* begin Dataset content *
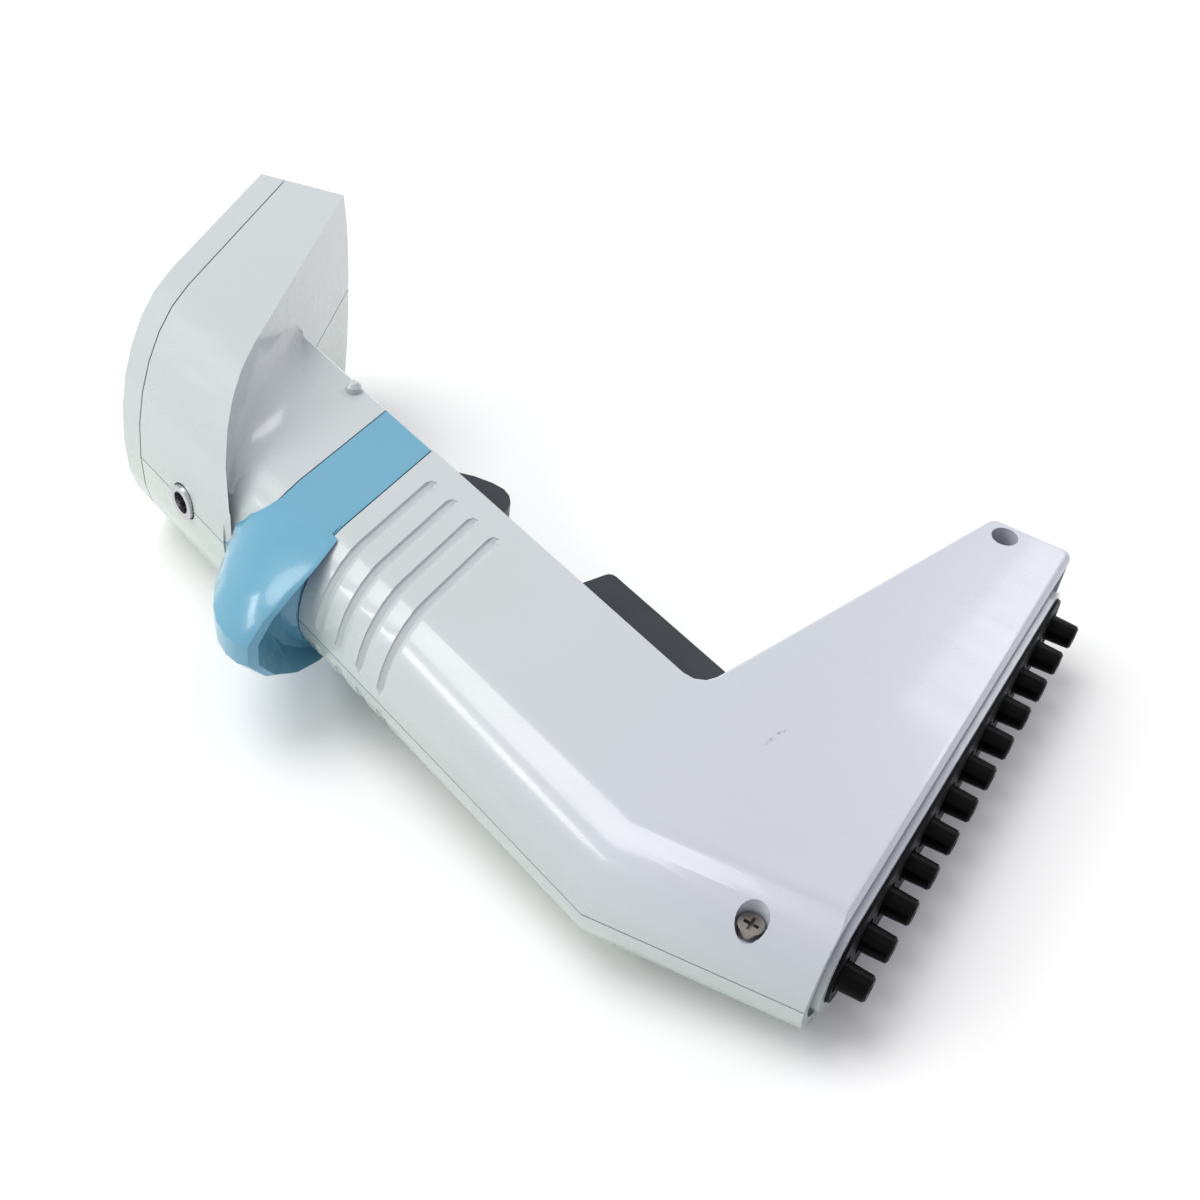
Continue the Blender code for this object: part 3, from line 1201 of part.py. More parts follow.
def build():
    """Makes every sub-part, with moving ones on their own joint axes."""
    for old in list(bpy.data.objects):
        bpy.data.objects.remove(old)
    scene = bpy.context.scene.collection
    root = bpy.data.objects.new("row_frame", None)
    handle = bpy.data.objects.new("handle_frame", None)
    head = bpy.data.objects.new("head_frame", None)
    tree = ((root, None, Matrix()), (handle, root, HANDLE_FRAME), (head, root, HEAD_FRAME))
    for empty, parent, frame in tree:
        scene.objects.link(empty)
        empty.parent = parent
        empty.matrix_local = frame
    frames = {root: Matrix(), handle: HANDLE_FRAME, head: HEAD_FRAME}

    white = material("white_shell", (0.80, 0.81, 0.82), 0.25)
    blue = material("blue_collar", (0.17, 0.42, 0.60), 0.3)
    dark = material("dark_lever", (0.035, 0.045, 0.06), 0.4)
    black = material("black_nozzle", (0.012, 0.012, 0.014), 0.45)
    clear = material("window", (0.05, 0.06, 0.07), 0.1)
    steel = material("steel", (0.62, 0.62, 0.63), 0.3, 1.0)
    frame_grey = material("inner_plastic", (0.42, 0.43, 0.45), 0.5)
    board = material("board", (0.03, 0.20, 0.09), 0.5)
    rubber = material("key_rubber", (0.30, 0.33, 0.36), 0.6)

    pieces = []

    def add(name, solid, finish, frame=root, origin=(0, 0, 0)):
        """One sub-part, its points taken into its frame and about its own origin."""
        place = Vector(origin)
        local = moved(solid, Matrix.Translation(-place) @ frames[frame].inverted())
        mesh = mesh_of(name, local)
        mesh.materials.append(finish)
        mesh.shade_smooth()
        mesh.set_sharp_from_angle(angle=radians(35))
        obj = bpy.data.objects.new(name, mesh)
        obj.location = place
        obj.parent = frame
        scene.objects.link(obj)
        pieces.append(obj)

    add("head_shell_right", head_shell(True), white)
    add("head_shell_left", mirrored(head_shell(False)), white)
    add("front_bezel", front_bezel(), white, head)
    add("display_window", display_window(), clear, head)
    add("lcd_module", lcd_module(), clear, head)
    add("main_board", main_board(), board, head)
    add("keypad_mat", keypad_mat(), rubber, head)
    for k, (s, z) in enumerate(KEYS):
        add(f"key_{k + 1}", key(s, z), rubber, head, (s, 0, z))
    add("charging_jack", charging_jack(), steel, handle)
    add("battery_pack", battery_pack(), blue, handle)
    add("hook_collar", hook_collar(), blue, handle)
    add("housing_right", housing(True), white)
    add("housing_left", mirrored(housing(False)), white)
    add("housing_screw_far", housing_screw(FAR_SCREW_Y), steel, root, (SCREW_X, FAR_SCREW_Y, 0))
    add("housing_screw_near", housing_screw(NEAR_SCREW_Y), steel, root, (SCREW_X, NEAR_SCREW_Y, 0))
    add("drive_chassis", drive_chassis(), frame_grey, handle)
    add("drive_motor", drive_motor(), steel, handle)
    add("lead_screw", lead_screw(), steel, handle)
    add("guide_rod_front", guide_rod(ROD_B), steel, handle)
    add("guide_rod_back", guide_rod(-ROD_B), steel, handle)
    add("piston_carriage", piston_carriage(), frame_grey, handle, (CARRIAGE_A, 0, 0))
    add("piston_rack_right", piston_rack(1), steel, handle, (CARRIAGE_A, 0, 0))
    add("piston_rack_left", piston_rack(-1), steel, handle, (CARRIAGE_A, 0, 0))
    add("cylinder_block", cylinder_block(), frame_grey, handle)
    add("channel_plate", channel_plate(), frame_grey)
    add("channel_cover_right", channel_cover(1), frame_grey)
    add("channel_cover_left", channel_cover(-1), frame_grey)
    add("nozzle_block", nozzle_block(), frame_grey)
    for k, y in enumerate(nozzle_ys()):
        add(f"nozzle_{k + 1:02d}", nozzle(y), black, root, (0, y, 0))
    add("ejector_skirt", ejector_skirt(), white)
    add("ejector_plate", ejector_plate(), black)
    add("eject_lever", eject_lever(), dark, handle, (*EJECT_PIVOT, 0))
    add("eject_lever_pin", lever_pin(EJECT_PIVOT), steel, handle)
    add("run_trigger", run_trigger(), dark, handle, (*TRIGGER_PIVOT, 0))
    add("trigger_pin", lever_pin(TRIGGER_PIVOT), steel, handle)
    add("trigger_switch", trigger_switch(), dark, handle)

    bpy.context.view_layer.update()
    corners = [obj.matrix_world @ vertex.co for obj in pieces for vertex in obj.data.vertices]
    middle = [(min(c[i] for c in corners) + max(c[i] for c in corners)) / 2 for i in (0, 1)]
    root.location = (-middle[0], -middle[1], -min(corner.z for corner in corners))


build()
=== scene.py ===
"""Looks of the electronic multichannel pipette: glossy shells, dark levers and nozzles, studio floor."""

from math import atan, cos, pi, radians, sqrt

import bmesh
import bpy
from mathutils import Matrix, Vector


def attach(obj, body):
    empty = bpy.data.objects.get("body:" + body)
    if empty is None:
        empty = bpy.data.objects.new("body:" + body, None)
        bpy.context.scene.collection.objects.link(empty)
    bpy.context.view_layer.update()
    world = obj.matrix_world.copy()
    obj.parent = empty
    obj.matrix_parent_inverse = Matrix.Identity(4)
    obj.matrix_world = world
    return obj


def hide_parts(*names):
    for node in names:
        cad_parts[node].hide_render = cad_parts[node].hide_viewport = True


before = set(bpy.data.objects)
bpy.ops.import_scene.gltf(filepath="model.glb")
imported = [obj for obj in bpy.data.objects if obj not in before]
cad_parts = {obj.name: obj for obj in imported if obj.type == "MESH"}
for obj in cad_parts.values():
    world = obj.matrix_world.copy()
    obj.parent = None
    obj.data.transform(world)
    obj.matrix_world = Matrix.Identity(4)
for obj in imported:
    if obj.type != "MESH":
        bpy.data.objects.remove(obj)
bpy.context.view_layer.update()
scene = bpy.context.scene
scene.view_settings.view_transform = "Standard"

# Camera of the photograph, in the part's own frame
CAMERA_PLACE = (0.12239, -0.21310, 0.2538)
CAMERA_RIGHT = Vector((0.853, 0.510, 0.106))
CAMERA_UP = Vector((-0.418, 0.550, 0.723))
LENS = 51.14
SENSOR = 36.0
CAMERA_SHIFT = (-0.00265, -0.00516)
CLIP_START = 0.01
CLIP_END = 20.0

# Floor: the tool lies on its head's side and on the manifold's mouth
REST_POINT = Vector((-0.060, -0.0006, 0.0))
REST_SLOPE = 0.08865
FLOOR_SIZE = 6.0
FLOOR_COLOUR = (0.93, 0.93, 0.935)

# Sky, with its colours behind the head and ahead of the nozzles
SKY_LEVEL = 0.62
SKY_BEHIND = (1.62, 1.68, 1.52)
SKY_AHEAD = (0.38, 0.32, 0.48)
SKY_SEEN = (1.0, 1.0, 1.0)

# Lamps
SUN_ENERGY = 1.25
SUN_SOFTNESS = radians(35)
SUN_FROM = Vector((-0.55, -0.09, 1.17))
BOX_ENERGY = 1.6
BOX_TARGET = Vector((0, 0, 0.02))

# Head: half its width, its display face, and the superellipse of its rounded back
HEAD_HALF = 0.027
HEAD_TIP = (-0.1641, 0.0355)
FACE_LEAN = radians(32.5)
HOOD_CENTRE_B = -0.0005
HOOD_DEPTH = 0.0204
HOOD_POWER = 2.2

# Handle: its place, and the round spine that the neck and the collar share with it
MID_Z = HEAD_HALF
HANDLE_TILT = radians(18.65)
HANDLE_ORIGIN = Vector((0.044294, -0.035301, MID_Z))
CASE_HALF = 0.0135
SPINE_CENTRE_B = -0.007
COLLAR_END_X = -0.0233

# How the hook and the neck's fillet are drawn onto their neighbours
SURFACE_DEPTH = 0.0004
HOOK_SWEEP = 0.4
FILLET_SPAN = (-0.110, -0.088)
RIM_MARGIN = 0.0015

# Counts of what repeats
KEYS = 4
NOZZLES = 12

# Mesh clean-up and broken edges
WELD = 2e-6
FLAT = radians(0.05)
EDGE_ANGLE = radians(32)
LEVER_EDGE = 0.00025
PANE_EDGE = 0.0002
KEY_EDGE = 0.0003

# Colours of the shells; the lilac is a painted tint of shade and the green a painted tint of light
SHELL_DIM = (0.500, 0.545, 0.555)
SHELL_PALE = (0.520, 0.548, 0.575)
SHELL_PAINTED_SHADE_LILAC = (0.510, 0.528, 0.600)
SHELL_PAINTED_LIGHT_GREEN = (0.480, 0.550, 0.510)
SPECK = (0.42, 0.41, 0.40)
BLUE_DEEP = (0.105, 0.330, 0.475)
BLUE_PALE = (0.122, 0.345, 0.490)

# Scuff on the handle's side: its two ends and its width
SCUFF = ((0.0666, -0.0219, 0.0405), (0.0681, -0.0161, 0.0405), 0.0007)
SCUFF_COLOUR = (0.20, 0.19, 0.20)

# Display pane
PANE_BORDER = 0.0025
PANE_BLUR = 0.0001
BORDER_INK = (0.012, 0.014, 0.017)
DISPLAY_DARK = (0.105, 0.125, 0.105)
DISPLAY_PALE = (0.125, 0.145, 0.120)

# Sockets of a Mix node that blends colours
MIX_FIRST = 6
MIX_SECOND = 7
MIX_RESULT = 2


def handle_matrix():
    """The handle's frame: a along it to the nozzles, b towards the triggers, z across."""
    return Matrix.Translation(HANDLE_ORIGIN) @ Matrix.Rotation(-HANDLE_TILT, 4, "Z")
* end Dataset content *
» Instruction
Exactly as written, quote the lines from the one that has "trigger_switch(), dark, handle)" down to the one that has "imported = [obj", and include both.

» Response to the exercise
    add("trigger_switch", trigger_switch(), dark, handle)

    bpy.context.view_layer.update()
    corners = [obj.matrix_world @ vertex.co for obj in pieces for vertex in obj.data.vertices]
    middle = [(min(c[i] for c in corners) + max(c[i] for c in corners)) / 2 for i in (0, 1)]
    root.location = (-middle[0], -middle[1], -min(corner.z for corner in corners))


build()
=== scene.py ===
"""Looks of the electronic multichannel pipette: glossy shells, dark levers and nozzles, studio floor."""

from math import atan, cos, pi, radians, sqrt

import bmesh
import bpy
from mathutils import Matrix, Vector


def attach(obj, body):
    empty = bpy.data.objects.get("body:" + body)
    if empty is None:
        empty = bpy.data.objects.new("body:" + body, None)
        bpy.context.scene.collection.objects.link(empty)
    bpy.context.view_layer.update()
    world = obj.matrix_world.copy()
    obj.parent = empty
    obj.matrix_parent_inverse = Matrix.Identity(4)
    obj.matrix_world = world
    return obj


def hide_parts(*names):
    for node in names:
        cad_parts[node].hide_render = cad_parts[node].hide_viewport = True


before = set(bpy.data.objects)
bpy.ops.import_scene.gltf(filepath="model.glb")
imported = [obj for obj in bpy.data.objects if obj not in before]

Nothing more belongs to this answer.